Com um reconhecimento ainda modesto no Brasil, Néle, sem saber, entrou no olho do furacão contemporâneo, no qual arte, globalização e ecologia se confundem na instantaneidade da imagem midiática. Mas o que restaria, aqui, da idéia do site-specific? Talvez nada, no sentido do que foi descrito até então. Pois o que é específico nesse caso não é nem o lugar nem a comunidade envolvidos, mas a oportunidade inscrita em sua forma de difusão. O trabalho de Néle se vale de um novo sentido de totalidade dado pela questão ecológica.  No final das contas, resta a questão: qual poderá ser o futuro da arte site-specific num mundo que tende a ser povoado por "cidades globais" e por "cidades genéricas", todas elas unidas pela internet e pelo consenso ecológico?

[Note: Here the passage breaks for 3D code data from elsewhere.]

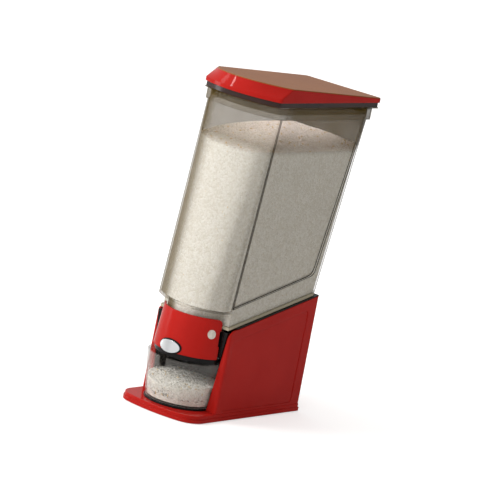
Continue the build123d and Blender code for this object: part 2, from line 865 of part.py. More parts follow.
def collar_outline(inset):
    """Hopper's mouth in plan, at its inner wall drawn in by inset."""
    wall_corner = hopper_high_corner - hopper_wall
    rear_wall_corner = hopper_rear_corner - hopper_wall
    bowed_outline(
        hopper_high_half - hopper_wall - inset,
        hopper_high_front_y + hopper_wall + inset,
        hopper_high_rear_y - hopper_wall - inset,
        hopper_high_bow - hopper_wall - inset,
        wall_corner - min(inset, wall_corner - 1.0),
        rear_wall_corner - min(inset, rear_wall_corner - 1.0),
    )


groove_profile = [
    (panel_front_y - groove_width / 2, panel_front_z - 4.0),
    (panel_front_y + groove_width / 2, panel_front_z - 4.0),
    (groove_high_y + groove_width / 2, collar_low_z),
    (groove_high_y - groove_width / 2, collar_low_z),
]
collar_grow = collar_half - hopper_high_half
neck_wall = panel_proud + hopper_wall

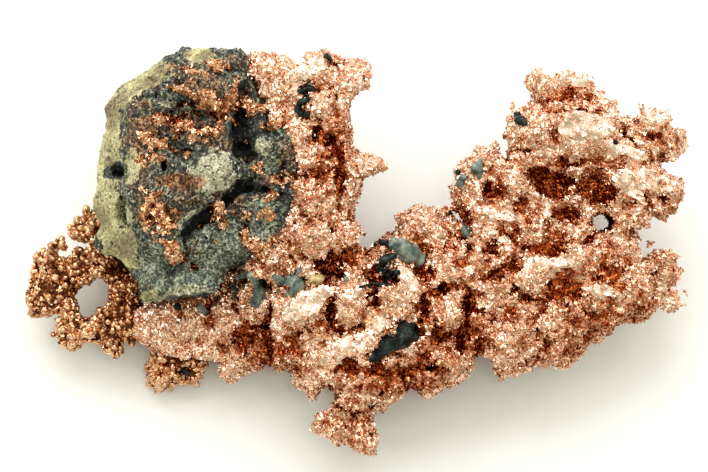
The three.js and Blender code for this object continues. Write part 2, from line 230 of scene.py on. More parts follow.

Guilherme Wisnik atua como professor na Faculdade de Arquitetura e Urbanismo da USP. Crítico de arte e arquitetura, é autor de livros como Lucio Costa (2001), Caetano Veloso (2005) e Estado crítico: à deriva nas cidades (2009). É membro da Associação Paulista de Críticos de Arte (APCA), da Latin American Studies Association (LASA) e vice-diretor do Centro Universitário Maria Antônia (USP).